Theological Territories by David Bentley Hart

Theological Territories by David Bentley Hart

Author:David Bentley Hart
Language: eng
Format: epub
Publisher: University of Notre Dame Press
Published: 2020-02-17T00:00:00+00:00


IV

All, therefore, that really remains intact among the wreckage left behind by this book’s collision with the catechism is the one practical argument the magisterium still permits—that perhaps, but for the imposition of the death penalty in certain cases, innocent lives will be endangered. Alas, what Feser and Bessette cannot establish is that, even were that true, the number of the innocent imperiled by the abolition of the death penalty would be greater than the number imperiled by its exercise. Needless to say, they make all the standard arguments for how the death penalty discourages violent crime, and they offer the usual sorts of statistics and “commonsensical” arguments used to support this claim. Unfortunately, anyone who has followed debates on this issue over the years knows that there are statistics and commonsensical arguments for exactly the opposite position that are at least as convincing and plausible. It might help Feser and Bessette’s case if, say, murder rates in Stockholm were to exceed those in Dallas; but as yet that has not happened, and none of the evidence they do have at their disposal is especially compelling.
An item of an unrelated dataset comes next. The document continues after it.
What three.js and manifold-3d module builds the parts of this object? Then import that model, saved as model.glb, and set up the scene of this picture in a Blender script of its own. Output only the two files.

That leaves only the concern that violent criminals, if left alive, might escape confinement. This has occasionally happened, they argue, and so concern for public safety dictates that the dangerous murderers be put down. Since, however, it is endlessly possible to improve methods of incarceration and the transport of prisoners, a less sanguinary solution is always within reach.

The most disturbing aspect of this part of Feser and Bessette’s argument, as it happens, is their response to the issue of false convictions. They acknowledge that mistaken verdicts will on occasion be handed down in capital cases but think the margin of error slight enough to be acceptable; after all, they reason, we drive motor cars and vaccinate our children, even though both practices inevitably claim a negligible quantity of innocent victims. Needless to say, these are ridiculous analogies, for any number of reasons—the vastly differing statistical orders of magnitude, for instance, or the variable element of human intentionality involved in each situation, or the practicability of available alternatives. Ideally, though, the reader will intuitively recoil from the simple brutality of Feser and Bessette’s argument before ever having to take any of that into account. And then too there is the inconvenient proof amassed in recent years of just how high the rate of jurisprudential error tends to be. DNA testing has repeatedly proved that a great many cases in which the evidence had appeared irrefutable (some involving numerous eyewitness testimonies) have resulted in convictions of the innocent—which means that we may anticipate that in future, especially in cases where no DNA evidence is collected, there will continue to be miscarriages of justice in quantities far greater than the vanishingly small number of violent criminals who might escape confinement (especially as penal technology continues to evolve). Yet, once again, this scarcely matters. One can drag these debates out interminably, but all of them remain largely irrelevant to the essential question.